Good rules reduce the number of emotional decisions made in real time.
Build a day trading review loop
Every trading day should produce data. The goal is not to remember how the day felt, but to know what actually happened.
Record each trade
- Market, date and time.
- Setup name.
- Entry, stop, target and exit.
- Risk amount and result.
- Screenshot before and after the trade.
- Whether the trade followed the plan.
Review weekly
- Which setup performed best?
- Which mistake repeated?
- Did losses come from valid trades or broken rules?
- Are costs higher than expected?
- Should position size stay the same, reduce, or pause?
This review loop is where day trading becomes a process instead of a daily guessing game.
Frequently Asked Questions
Can day trading be profitable?
Day trading can be profitable for some traders, but it is difficult and risky. Profitability depends on skill, discipline, risk control, costs, market conditions and emotional control.
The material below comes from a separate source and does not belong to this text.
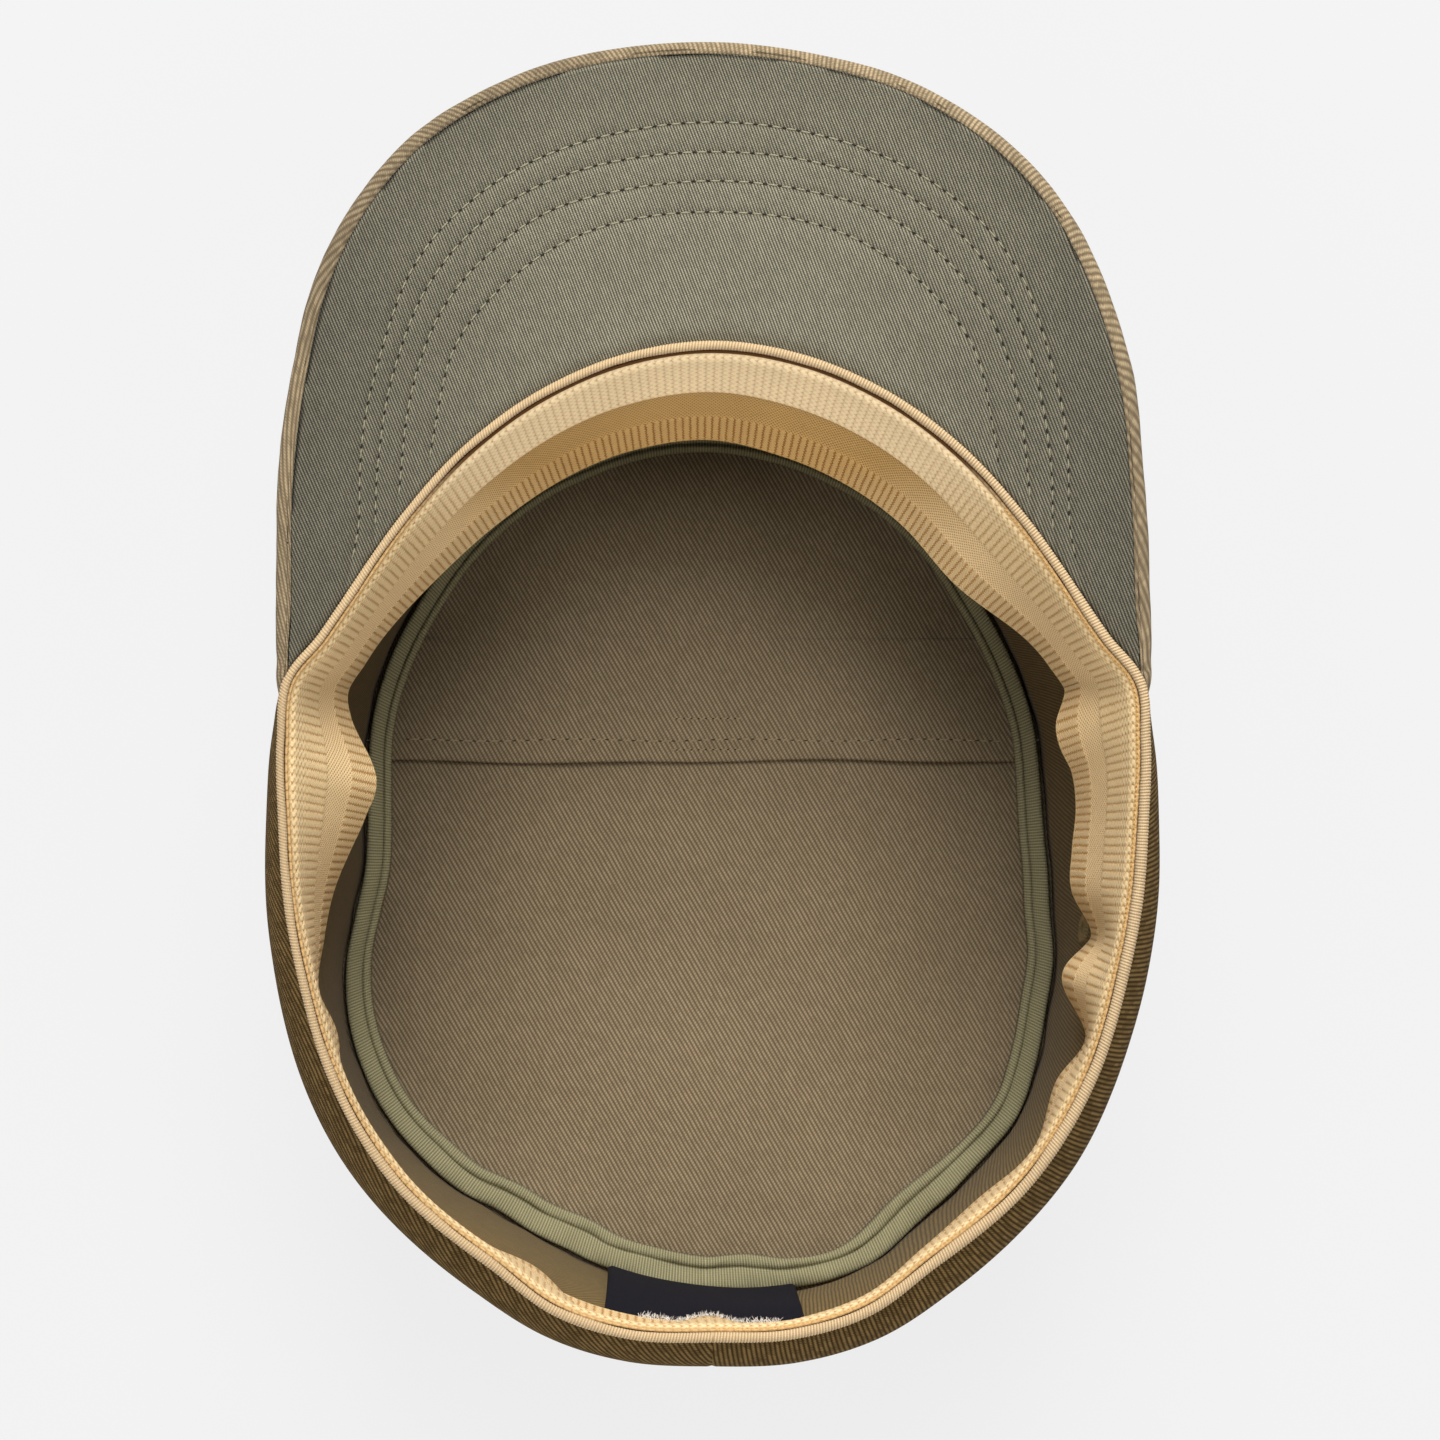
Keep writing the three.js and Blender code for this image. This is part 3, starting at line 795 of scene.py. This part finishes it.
def vent_eyelet(vent, finish):
    """A ring of threads sewn over the edge of a hole."""
    centre, axes = vent_frame(vent)
    around = np.linspace(0, TAU, VENT["threads"] * 6 + 1)[:, None]
    section = np.linspace(0, TAU, 17)[None, :]
    middle = (VENT["outer"] + VENT["hole"]) / 2
    half_wide = (VENT["outer"] - VENT["hole"]) / 2
    half_high = WALL / 2 + VENT["proud"]
    ridge = 1 + 0.09 * np.cos(around * VENT["threads"])
    x = middle + half_wide * np.sign(np.cos(section)) * np.abs(np.cos(section)) ** 0.7 * ridge
    z = half_high * np.sign(np.sin(section)) * np.abs(np.sin(section)) ** 0.6 * ridge
    local = together(x * np.cos(around), x * np.sin(around), z)
    points = centre + local @ axes
    layout = together(around * middle, section * half_wide)
    return cloth(f"vent_ring_{vent['side']}", points, layout, [finish])


# Crown


def crown_panels(finish):
    """The two panels of the flat top: a shallow dish with a rolled edge, parted at the cross seam."""
    turns = np.linspace(-180, 180, 481)[:, None]
    middle = CROWN_ROLL + CROWN_CLOTH / 2
    flat_end = seam_reach(turns) - middle
    bend = np.radians(np.linspace(0, 90, 9))[None, :]

    def face(radius, spread):
        rolled = polar(turns, flat_end + radius * np.sin(bend), middle - radius * np.cos(bend))
        level = polar(turns, flat_end * spread[None, :], middle - radius)
        return joined(level, rolled)

    outer = face(middle, np.array([0, 0.3, 0.6, 0.8, 0.9, 0.96]))
    inner = face(middle - CROWN_CLOTH, np.linspace(0, 0.985, 60))
    from_edge = np.broadcast_to(flat_end, inner.shape[:2]) - np.linalg.norm(inner[..., :2], axis=-1)
    calm = smooth_step(0, 14, from_edge)
    inner[..., 2] += 0.42 * (unevenness(inner, 42, seed=11) + 0.4) * calm
    near_seam = np.exp(-np.abs(from_edge - 4) / 7)
    inner[..., 2] += 0.3 * unevenness(inner, 9, seed=12) * near_seam * smooth_step(-2, 3, from_edge)
    points = joined(outer, inner[:, ::-1])
    flats = [polar(turns, run_along(side, axis=1), 0)[..., :2] for side in (outer, inner)]
    layout = joined(flats[0], flats[1][:, ::-1])
    meshes = []
    for name, cut, keep in (
        ("crown_front_cloth", CROSS_SEAM_Y - CROSS_SEAM_GAP, 1),
        ("crown_back_cloth", CROSS_SEAM_Y, -1),
    ):
        mesh = cloth(name, points, layout, [finish])
        form = bmesh.new()
        form.from_mesh(mesh)
        everything = list(form.verts) + list(form.edges) + list(form.faces)
        bmesh.ops.bisect_plane(
            form, geom=everything, plane_co=(0, cut * MM, 0), plane_no=(0, keep, 0), clear_outer=True
        )
        meshes.append(closed(form, mesh))
    return meshes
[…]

How much money do I need to start day trading?
The right starting amount depends on the market, broker rules and your risk limits. You should only use money you can afford to lose, and your position size should be small enough to survive mistakes.
What is the most important rule in day trading?
The most important rule is to control risk before thinking about profit. Know your stop, maximum loss per trade and daily loss limit before entering a position.
Should beginners use leverage for day trading?
Beginners should be very careful with leverage. Leverage can magnify losses quickly, especially when the trader has not yet proven a repeatable strategy.
The bottom line
Day trading success is not built from adrenaline. It is built from repetition, small losses, realistic costs, clean execution and honest review.
If you want to day trade, treat it like a business process. Define the setup, control the risk, track every trade, and judge yourself by whether you followed the plan. The trader who can consistently avoid bad trades is already ahead of the trader who only wants more action.